#### TASK BRIEF:
From the listing below, pull each line that includes "update".

#### DATA PROVIDED:

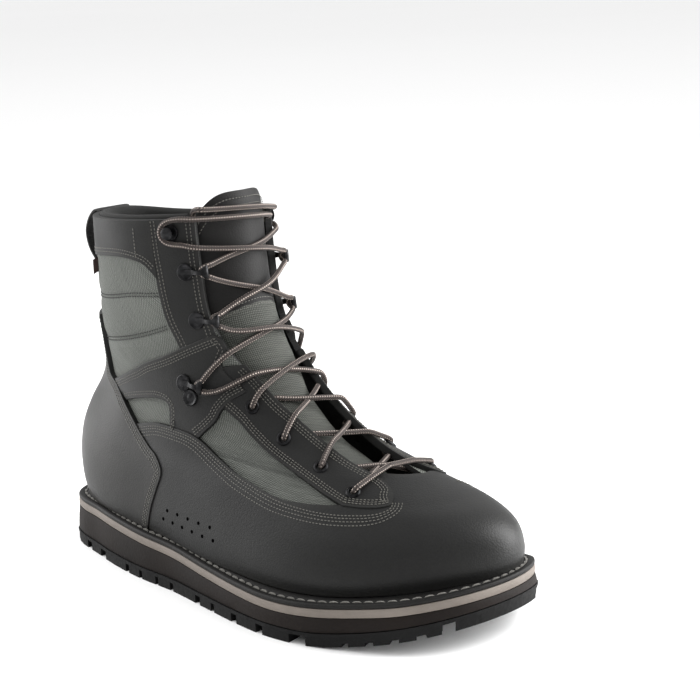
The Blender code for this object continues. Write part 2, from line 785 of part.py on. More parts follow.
def make_hook(name, matrix, material):
    """A lace hook: a plate on the eyestay that rises towards the throat and bends back."""
    path = [(along * HOOK_LENGTH, rise * HOOK_RISE + HOOK_METAL / 2) for along, rise in HOOK_PATH]
    part = ribbon(name, path, 0.0, HOOK_WIDTH, HOOK_METAL, material)
    part.matrix_basis = matrix


def make_hardware(material):
    """Eyelets and hooks on both sides of the throat."""
    for side, word in ((1, "lateral"), (-1, "medial")):
        for number, (around, up) in enumerate(EYELET_PLACES, 1):
            matrix = face_frame(side * around, up, OVERLAY_OUT + EYELET_SEAT, (0.0, up))
            make_eyelet("eyelet_%s_%d" % (word, number), matrix, material)
        for number, (around, up) in enumerate(HOOK_PLACES, 1):
            matrix = face_frame(side * around, up, OVERLAY_OUT + GAP, (0.0, up))
            make_hook("hook_%s_%d" % (word, number), matrix, material)


def make_laces(material):
    """The lace's crossings as one tube, zigzag down one way and up the other."""
    down = [(around if k % 2 else -around, up) for k, (around, up) in enumerate(LACE_TURNS)][::-1]
    back = [(-around, up) for around, up in reversed(down)]
    route = [(around, up, 1) for around, up in down] + [(around, up, -1) for around, up in back]
    points = []
    for (a, b, way), (c, d, _) in zip(route, route[1:]):
        for t in shares(LACE_STEPS)[:-1]:
            around, up = a + (c - a) * t, b + (d - b) * t
            lift = LACE / 2 + GAP + way * LACE_CROSS * math.sin(math.pi * t) - sink_at(around, up)
            points.append(upper_point(around, up, lift))
    points.append(upper_point(*back[-1], LACE / 2 + GAP - sink_at(*back[-1])))
    curve = bpy.data.curves.new("lace_crossings", "CURVE")
    curve.dimensions = "3D"
    spline = curve.splines.new("POLY")
    spline.points.add(len(points) - 1)
    for item, point in zip(spline.points, points):
        item.co = (point.x, point.y, point.z, 1.0)
    curve.bevel_depth = LACE / 2
    curve.bevel_resolution = 1
    curve.use_fill_caps = True
    curve.materials.append(material)
    part = bpy.data.objects.new("lace_crossings", curve)
    BOOT.objects.link(part)
    part.parent = ROOT


def ribbon(name, path, centre, width, thickness, material):
    """A flat strap along a path of (x, z) points, with its width along Y."""
    bm = bmesh.new()
    points = [Vector(p) for p in path]
    loops = []
    for k, point in enumerate(points):
        along = (points[min(k + 1, len(points) - 1)] - points[max(k - 1, 0)]).normalized()
        normal = Vector((-along.y, along.x)) * thickness / 2
        corners = []
        for y, sign in ((-width / 2, -1), (width / 2, -1), (width / 2, 1), (-width / 2, 1)):
            place = point + normal * sign
            corners.append(bm.verts.new((place.x, centre + y, place.y)))
        loops.append(corners)
    for a, b in zip(loops, loops[1:]):
        for k in range(4):
            n = (k + 1) % 4
            bm.faces.new((a[k], a[n], b[n], b[k]))
    bm.faces.new(loops[0])
    bm.faces.new(loops[-1])
    return add_object(name, finish_mesh(bm, name), material)


def make_pull_loop(material):
    """Webbing loop at the back of the collar."""
    low = upper_point(0.5, LOOP_LOW, OVERLAY_OUT + GAP)
    high = upper_point(0.5, LOOP_TOP, OVERLAY_OUT + GAP)
    rest = LOOP_THICKNESS / 2
    path = [(low.x - rest, low.z)]
    for t in shares(LOOP_STEPS, LOOP_FOOT):
        point = low + (high - low) * t
        path.append((point.x - rest - LOOP_BULGE * math.sin(math.pi * t) ** LOOP_FULLNESS, point.z))
    ribbon("pull_loop", path, low.y, LOOP_WIDTH, LOOP_THICKNESS, material)


def make_side_tag(material):
    """A small folded tag sewn under the collar band's edge."""
    matrix = face_frame(*TAG_PLACE, GAP, (TAG_PLACE[0], COLLAR_TOP))
    bm = bmesh.new()
    bmesh.ops.create_cube(bm, size=1.0)
    bmesh.ops.scale(bm, vec=(TAG_LENGTH, TAG_THICKNESS, TAG_REACH), verts=bm.verts)
    bmesh.ops.translate(bm, vec=(0, 0, TAG_REACH / 2), verts=bm.verts)
    part = add_object("side_tag", finish_mesh(bm, "side_tag"), material)
    part.matrix_basis = matrix


def main():
    """Build the boot."""
    materials = {
        "tread": make_material("black rubber", RUBBER_BLACK, 0.62),
        "midsole": make_material("brown rubber", RUBBER_BROWN, 0.55),
        "stripe": make_material("greige rubber", RUBBER_GREIGE, 0.60),
        "welt": make_material("welt leather", RUBBER_BLACK, 0.55),
        "leather": make_material("black leather", LEATHER, 0.48),
        "nylon": make_material("grey nylon", NYLON, 0.80),
        "lining": make_material("black lining", LINING, 0.90),
        "metal": make_material("blackened metal", METAL, 0.35, 1.0),
        "cord": make_material("lace cord", CORD, 0.80),
        "tag": make_material("brown tag", TAG_BROWN, 0.80),
    }
    make_sole(materials)
    make_upper(materials["nylon"])
    make_counter(materials["leather"])
    make_vamp(materials["leather"])
    make_collar(materials["leather"], materials["lining"])
    make_stays(materials["leather"])
    make_tongue(materials["leather"])
    make_hardware(materials["metal"])
    make_laces(materials["cord"])
    make_pull_loop(materials["lining"])
    make_side_tag(materials["tag"])
    rim = sole_rim(TREAD_FLARE)
    middle = [(min(values) + max(values)) / 2 for values in ([p.x for p in rim], [p.y for p in rim])]
    ROOT.location = (-middle[0], -middle[1], 0.0)


clear_scene()
BOOT = bpy.data.collections.new("wading boot")
GUIDES = bpy.data.collections.new("guides")
bpy.context.scene.collection.children.link(BOOT)
bpy.context.scene.collection.children.link(GUIDES)
ROOT = bpy.data.objects.new("root", None)
BOOT.objects.link(ROOT)
main()
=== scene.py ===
# Looks of a right wading boot: nylon and leather upper, laces and hooks, stacked rubber sole.
# Places on the upper are pairs (share around, share up): around is 0 at the front, 0.25 on the lateral
# side, 0.5 at the heel and below 0 on the medial side; up is 0 at the welt and 1 at the collar.
import math

import bpy
import numpy as np
from mathutils import Matrix, Vector
from mathutils.kdtree import KDTree


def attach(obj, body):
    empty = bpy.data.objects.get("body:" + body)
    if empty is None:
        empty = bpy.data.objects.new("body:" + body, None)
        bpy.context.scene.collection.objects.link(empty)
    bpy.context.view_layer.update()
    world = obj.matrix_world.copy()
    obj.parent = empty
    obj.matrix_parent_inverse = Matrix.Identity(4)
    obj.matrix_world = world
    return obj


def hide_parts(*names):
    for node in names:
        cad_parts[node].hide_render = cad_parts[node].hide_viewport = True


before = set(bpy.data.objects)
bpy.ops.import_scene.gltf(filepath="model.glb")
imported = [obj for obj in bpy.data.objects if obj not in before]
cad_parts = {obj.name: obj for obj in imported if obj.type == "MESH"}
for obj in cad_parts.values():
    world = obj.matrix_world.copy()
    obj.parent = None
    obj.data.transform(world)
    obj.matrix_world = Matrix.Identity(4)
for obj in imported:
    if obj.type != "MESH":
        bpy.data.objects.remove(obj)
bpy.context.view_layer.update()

MM = 0.001
# Driving sizes of the last and the sole, in metres, as the solids have them
SOLE_LENGTH = 0.312
BALL_WIDTH = 0.117
UPPER_HEIGHT = 0.171
HEEL_STACK = 0.0267
BALL_STACK = 0.0193
TOE_TOP_RISE = 0.012
TOE_SPRING = 0.015
SPRING_START = 0.74
SPRING_POWER = 1.7
TREAD = 0.0070
STRIPE = 0.0045
WELT = 0.0028
WALL = 0.0023
GAP = 0.0003
SHAFT_SHIFT = 0.02
# Where the back of the heel lies on the frame's axes
HEEL_BACK = np.array((-0.156002, 0.005139, 0.0))

# Height of each overlay above the last, in mm
STAY, STRAP, VAMP, COUNTER, COLLAR = 1.7, 2.4, 2.1, 2.9, 2.0

# Sole outline: share of length, then the lateral and the medial half width
OUTLINE = (
    (0.000, 0.000, 0.000), (0.006, 0.100, 0.100), (0.030, 0.205, 0.210), (0.070, 0.265, 0.275),
    (0.130, 0.310, 0.315), (0.200, 0.365, 0.290), (0.300, 0.418, 0.240), (0.400, 0.440, 0.222),
    (0.500, 0.490, 0.275), (0.600, 0.538, 0.355), (0.680, 0.558, 0.420), (0.760, 0.530, 0.455),
    (0.840, 0.448, 0.470), (0.900, 0.368, 0.460), (0.950, 0.250, 0.410), (0.980, 0.130, 0.320),
    (1.000, -0.100, 0.100),
)
# Height of the stripe's top: share of length, shares of the heel stack, the ball stack and the toe's rise
TOP_LINE = (
    (0.00, 1.00, 0.00, 0.00), (0.18, 1.00, 0.00, 0.00), (0.35, 0.70, 0.30, 0.00),
    (0.55, 0.15, 0.85, 0.00), (0.72, 0.00, 1.00, 0.00), (0.88, 0.00, 1.00, 0.38),
    (1.00, 0.00, 1.00, 1.00),
)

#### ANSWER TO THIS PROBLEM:
    bpy.context.view_layer.update()
bpy.context.view_layer.update()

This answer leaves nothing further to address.